+++ Data section +++

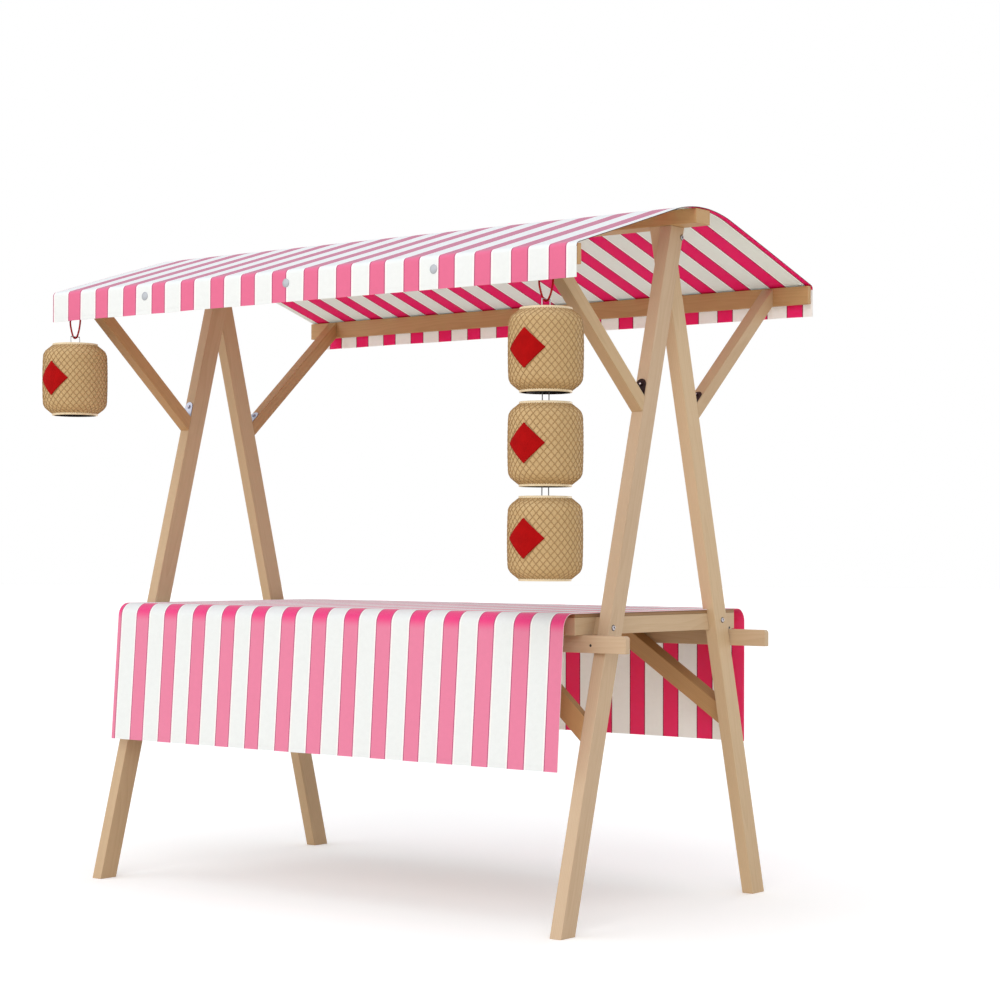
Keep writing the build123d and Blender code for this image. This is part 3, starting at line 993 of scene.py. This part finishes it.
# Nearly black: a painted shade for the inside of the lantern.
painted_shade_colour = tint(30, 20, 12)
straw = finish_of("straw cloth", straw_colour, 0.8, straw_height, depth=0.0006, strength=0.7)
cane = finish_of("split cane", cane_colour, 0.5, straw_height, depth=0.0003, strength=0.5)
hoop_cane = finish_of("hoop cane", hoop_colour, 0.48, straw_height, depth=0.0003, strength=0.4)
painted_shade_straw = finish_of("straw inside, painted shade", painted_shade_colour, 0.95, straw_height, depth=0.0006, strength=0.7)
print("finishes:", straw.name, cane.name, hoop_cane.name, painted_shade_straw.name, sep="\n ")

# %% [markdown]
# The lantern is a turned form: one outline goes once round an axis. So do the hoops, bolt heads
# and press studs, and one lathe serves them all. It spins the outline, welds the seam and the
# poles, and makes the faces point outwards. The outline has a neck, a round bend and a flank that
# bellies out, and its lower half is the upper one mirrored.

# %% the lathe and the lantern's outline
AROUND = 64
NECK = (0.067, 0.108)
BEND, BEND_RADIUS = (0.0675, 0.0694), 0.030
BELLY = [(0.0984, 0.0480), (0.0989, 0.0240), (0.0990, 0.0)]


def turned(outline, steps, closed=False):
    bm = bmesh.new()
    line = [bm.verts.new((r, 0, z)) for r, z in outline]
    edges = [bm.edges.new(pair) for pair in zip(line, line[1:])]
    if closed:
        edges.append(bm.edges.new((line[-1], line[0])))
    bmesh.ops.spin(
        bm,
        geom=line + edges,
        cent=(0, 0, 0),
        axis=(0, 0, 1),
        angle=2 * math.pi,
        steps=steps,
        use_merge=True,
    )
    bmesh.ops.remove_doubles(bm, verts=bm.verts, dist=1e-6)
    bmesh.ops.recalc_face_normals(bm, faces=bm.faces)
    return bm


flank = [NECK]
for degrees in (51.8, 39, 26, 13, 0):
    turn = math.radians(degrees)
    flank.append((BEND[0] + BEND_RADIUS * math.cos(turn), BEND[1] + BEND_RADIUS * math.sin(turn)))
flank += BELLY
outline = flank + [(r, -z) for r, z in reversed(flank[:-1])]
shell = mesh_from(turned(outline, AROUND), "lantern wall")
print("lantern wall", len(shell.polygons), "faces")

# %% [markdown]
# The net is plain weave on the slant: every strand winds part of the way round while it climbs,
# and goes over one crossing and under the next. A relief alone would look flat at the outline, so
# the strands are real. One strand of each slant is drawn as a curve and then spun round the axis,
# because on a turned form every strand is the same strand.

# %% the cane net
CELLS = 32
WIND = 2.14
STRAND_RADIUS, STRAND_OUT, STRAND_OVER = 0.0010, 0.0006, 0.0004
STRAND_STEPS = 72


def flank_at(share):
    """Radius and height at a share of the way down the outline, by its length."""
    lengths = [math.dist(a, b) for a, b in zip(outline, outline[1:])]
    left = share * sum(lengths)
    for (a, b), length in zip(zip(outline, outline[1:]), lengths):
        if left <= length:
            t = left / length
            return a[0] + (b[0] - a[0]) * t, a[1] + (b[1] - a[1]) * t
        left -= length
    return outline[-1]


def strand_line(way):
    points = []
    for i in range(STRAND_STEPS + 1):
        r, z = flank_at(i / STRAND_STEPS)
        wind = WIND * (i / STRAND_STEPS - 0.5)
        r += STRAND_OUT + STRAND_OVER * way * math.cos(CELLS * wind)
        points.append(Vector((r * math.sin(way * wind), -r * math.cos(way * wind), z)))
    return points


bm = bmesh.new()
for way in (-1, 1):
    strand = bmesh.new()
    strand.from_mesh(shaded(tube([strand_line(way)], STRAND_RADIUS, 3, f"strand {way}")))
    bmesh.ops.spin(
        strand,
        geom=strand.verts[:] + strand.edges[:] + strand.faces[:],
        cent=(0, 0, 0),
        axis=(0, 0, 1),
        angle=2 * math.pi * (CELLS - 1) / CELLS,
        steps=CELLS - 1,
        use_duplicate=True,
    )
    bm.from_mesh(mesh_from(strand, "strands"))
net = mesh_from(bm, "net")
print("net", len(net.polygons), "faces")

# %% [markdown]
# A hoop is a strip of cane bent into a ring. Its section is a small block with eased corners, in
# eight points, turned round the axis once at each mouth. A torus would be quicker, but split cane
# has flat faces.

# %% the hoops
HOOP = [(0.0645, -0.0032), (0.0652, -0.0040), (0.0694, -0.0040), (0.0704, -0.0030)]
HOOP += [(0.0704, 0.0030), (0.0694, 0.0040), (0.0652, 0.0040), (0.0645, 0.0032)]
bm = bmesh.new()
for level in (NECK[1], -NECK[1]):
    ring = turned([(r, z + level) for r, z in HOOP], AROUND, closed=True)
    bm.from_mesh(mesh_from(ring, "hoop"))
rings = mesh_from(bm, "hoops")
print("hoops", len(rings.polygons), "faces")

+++

#### Directions for this task
Return every line exactly.

#### Output for this task
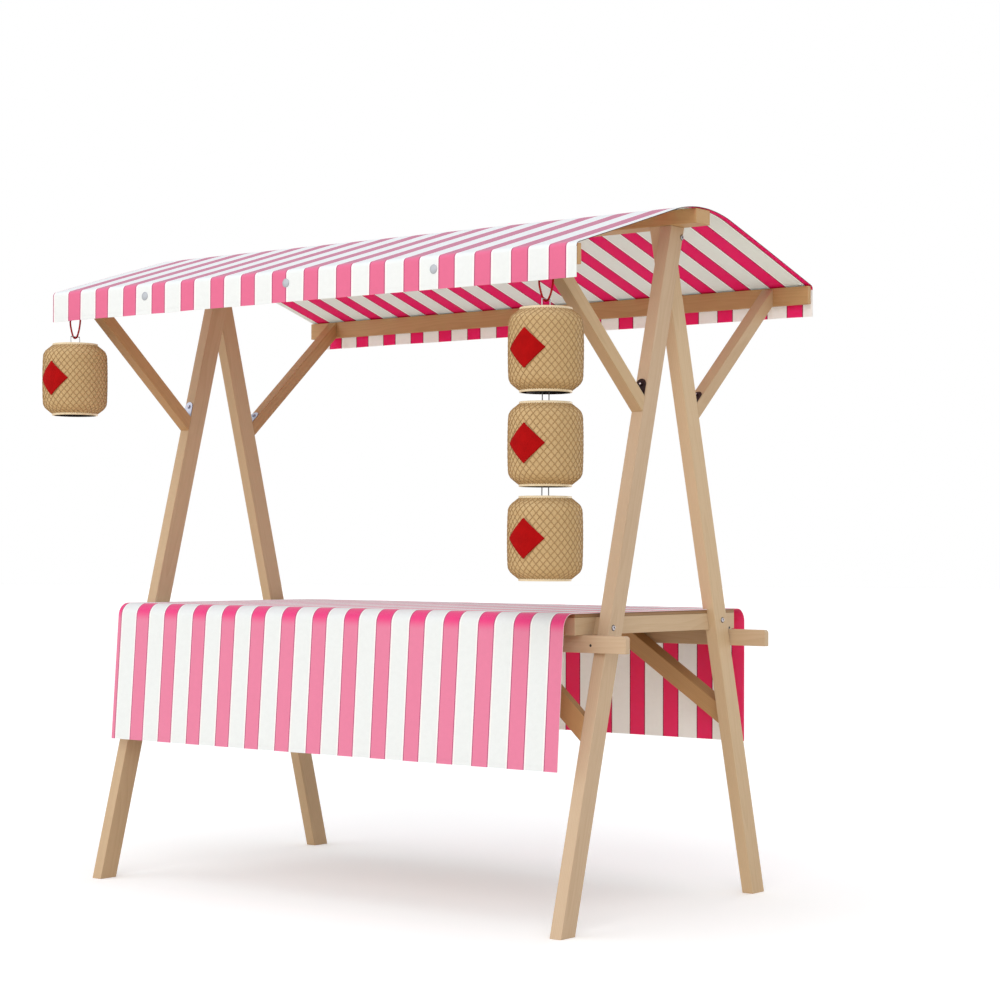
Keep writing the build123d and Blender code for this image. This is part 3, starting at line 993 of scene.py. This part finishes it.
# Nearly black: a painted shade for the inside of the lantern.
painted_shade_colour = tint(30, 20, 12)
straw = finish_of("straw cloth", straw_colour, 0.8, straw_height, depth=0.0006, strength=0.7)
cane = finish_of("split cane", cane_colour, 0.5, straw_height, depth=0.0003, strength=0.5)
hoop_cane = finish_of("hoop cane", hoop_colour, 0.48, straw_height, depth=0.0003, strength=0.4)
painted_shade_straw = finish_of("straw inside, painted shade", painted_shade_colour, 0.95, straw_height, depth=0.0006, strength=0.7)
print("finishes:", straw.name, cane.name, hoop_cane.name, painted_shade_straw.name, sep="\n ")

# %% [markdown]
# The lantern is a turned form: one outline goes once round an axis. So do the hoops, bolt heads
# and press studs, and one lathe serves them all. It spins the outline, welds the seam and the
# poles, and makes the faces point outwards. The outline has a neck, a round bend and a flank that
# bellies out, and its lower half is the upper one mirrored.

# %% the lathe and the lantern's outline
AROUND = 64
NECK = (0.067, 0.108)
BEND, BEND_RADIUS = (0.0675, 0.0694), 0.030
BELLY = [(0.0984, 0.0480), (0.0989, 0.0240), (0.0990, 0.0)]


def turned(outline, steps, closed=False):
    bm = bmesh.new()
    line = [bm.verts.new((r, 0, z)) for r, z in outline]
    edges = [bm.edges.new(pair) for pair in zip(line, line[1:])]
    if closed:
        edges.append(bm.edges.new((line[-1], line[0])))
    bmesh.ops.spin(
        bm,
        geom=line + edges,
        cent=(0, 0, 0),
        axis=(0, 0, 1),
        angle=2 * math.pi,
        steps=steps,
        use_merge=True,
    )
    bmesh.ops.remove_doubles(bm, verts=bm.verts, dist=1e-6)
    bmesh.ops.recalc_face_normals(bm, faces=bm.faces)
    return bm


flank = [NECK]
for degrees in (51.8, 39, 26, 13, 0):
    turn = math.radians(degrees)
    flank.append((BEND[0] + BEND_RADIUS * math.cos(turn), BEND[1] + BEND_RADIUS * math.sin(turn)))
flank += BELLY
outline = flank + [(r, -z) for r, z in reversed(flank[:-1])]
shell = mesh_from(turned(outline, AROUND), "lantern wall")
print("lantern wall", len(shell.polygons), "faces")

# %% [markdown]
# The net is plain weave on the slant: every strand winds part of the way round while it climbs,
# and goes over one crossing and under the next. A relief alone would look flat at the outline, so
# the strands are real. One strand of each slant is drawn as a curve and then spun round the axis,
# because on a turned form every strand is the same strand.

# %% the cane net
CELLS = 32
WIND = 2.14
STRAND_RADIUS, STRAND_OUT, STRAND_OVER = 0.0010, 0.0006, 0.0004
STRAND_STEPS = 72


def flank_at(share):
    """Radius and height at a share of the way down the outline, by its length."""
    lengths = [math.dist(a, b) for a, b in zip(outline, outline[1:])]
    left = share * sum(lengths)
    for (a, b), length in zip(zip(outline, outline[1:]), lengths):
        if left <= length:
            t = left / length
            return a[0] + (b[0] - a[0]) * t, a[1] + (b[1] - a[1]) * t
        left -= length
    return outline[-1]


def strand_line(way):
    points = []
    for i in range(STRAND_STEPS + 1):
        r, z = flank_at(i / STRAND_STEPS)
        wind = WIND * (i / STRAND_STEPS - 0.5)
        r += STRAND_OUT + STRAND_OVER * way * math.cos(CELLS * wind)
        points.append(Vector((r * math.sin(way * wind), -r * math.cos(way * wind), z)))
    return points


bm = bmesh.new()
for way in (-1, 1):
    strand = bmesh.new()
    strand.from_mesh(shaded(tube([strand_line(way)], STRAND_RADIUS, 3, f"strand {way}")))
    bmesh.ops.spin(
        strand,
        geom=strand.verts[:] + strand.edges[:] + strand.faces[:],
        cent=(0, 0, 0),
        axis=(0, 0, 1),
        angle=2 * math.pi * (CELLS - 1) / CELLS,
        steps=CELLS - 1,
        use_duplicate=True,
    )
    bm.from_mesh(mesh_from(strand, "strands"))
net = mesh_from(bm, "net")
print("net", len(net.polygons), "faces")

# %% [markdown]
# A hoop is a strip of cane bent into a ring. Its section is a small block with eased corners, in
# eight points, turned round the axis once at each mouth. A torus would be quicker, but split cane
# has flat faces.

# %% the hoops
HOOP = [(0.0645, -0.0032), (0.0652, -0.0040), (0.0694, -0.0040), (0.0704, -0.0030)]
HOOP += [(0.0704, 0.0030), (0.0694, 0.0040), (0.0652, 0.0040), (0.0645, 0.0032)]
bm = bmesh.new()
for level in (NECK[1], -NECK[1]):
    ring = turned([(r, z + level) for r, z in HOOP], AROUND, closed=True)
    bm.from_mesh(mesh_from(ring, "hoop"))
rings = mesh_from(bm, "hoops")
print("hoops", len(rings.polygons), "faces")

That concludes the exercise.